Officially, bureaucratically, the program was known as “New Ideas for New Starts: Equity Considerations and Federal Transit Funding.”

Approaching the end of his second year on the Board of Supervisors, Mr. Ridley-Thomas has lasered in on mass transportation as a primary focus of his office for at least three reasons:

• Los Angeles is the home of the most congested county in America.

• Los Angeles, critics and friends both frequently say, has the worst mass transportation system since San Francisco in the 1820s following 14 consecutive days of torrential rains.

• Reason No. 2 neatly dovetails into Reason No. 3: Los Angeles has been utterly anemic about acquiring funding from Washington to help underwrite all manner of transportation projects.

Perhaps this can be laid to a lack of city political leadership as well as a paucity of inspiration or motivation from the MTA.

One of the earliest headlines at the all-morning Ridley-Thomas conference was that a 35-year-old Washington program known as New Starts doles out a hefty $2 billion every year to cities around the country that lobby the most impressive pitches for funding aid.

Obtaining funding, it was emphasized and repeated, is a heavily circuitous process, or as Mr. Ridley-Thomas said:

“For every dollar you are seeking, there is $10 worth of applications.”

Patience, luck, intimate knowledge of the cloud-covered system, and world-class persistence all will be needed to bring Los Angeles from the rear of the handout line to close at least to the front, the Supervisor said.

Among the speakers were state Sen. Alan Lowenthal (D-Long Beach), U.S. Rep. Judy Chu (D-East Los Angeles) on the first anniversary of her election to Congress, and one of Santa Monica’s most effective activists, Denny Zane of Move L.A.

They were crisp and clear in urging the audience to get behind a much more concentrated effort to win far greater funding for Los Angeles.

But the show-stealer was the arouser-in-chief, Mr. Ridley-Thomas. He could stir up dust at Hillside Memorial Park at midnight.

In prepping the crowd, the master rhetorician took words that would have looked uninspiring on paper and pumped them with energy that volleyed toward the sky.

“This is an exciting time in the region known as Los Angeles,” he said, slowly and meticulously for dramatic effect, massaging as he articulated, extracting all of the air from each syllable, allowing his emphasized words to gently waft across the crowded square room.

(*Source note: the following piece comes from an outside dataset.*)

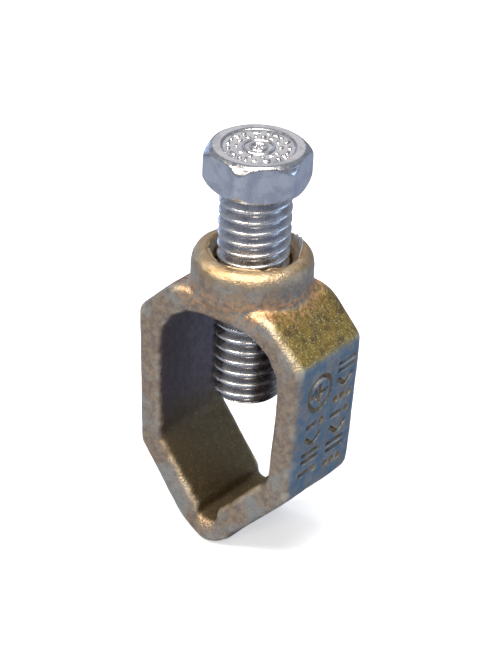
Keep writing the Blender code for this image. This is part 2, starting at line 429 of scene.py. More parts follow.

The more Mr. Ridley-Thomas grows into the Supervisor’s all-day, every-day role, the more peerless he seems when it comes to launching and inspiring an audience.

One of his favorite gestures is seizing the preacher role, to practically shout a phrase dripping with mundanity, and then asking the audience to say it back to him, with supra-humane zest.

Like training a cheering squad.

Unlike his audience at City Hall a couple of weeks ago — 75 college-age interns — this morning’s crowd was filled with adults well settled into their lives and careers.

In their workaday lives, they are not given to shouting from one end of Exposition Park to the other. But at Mr. Ridley-Thomas’s urging, they did.

Again.

And again.

He was a bulldog who was not going to let go, and the crowd didn’t, either.

Once aroused to their peak, now the master of ceremonies, with the accent on the first word, was ready to lead them into a three-hour tutorial about transit funding that just sailed along, as if propelled by very favorable human winds.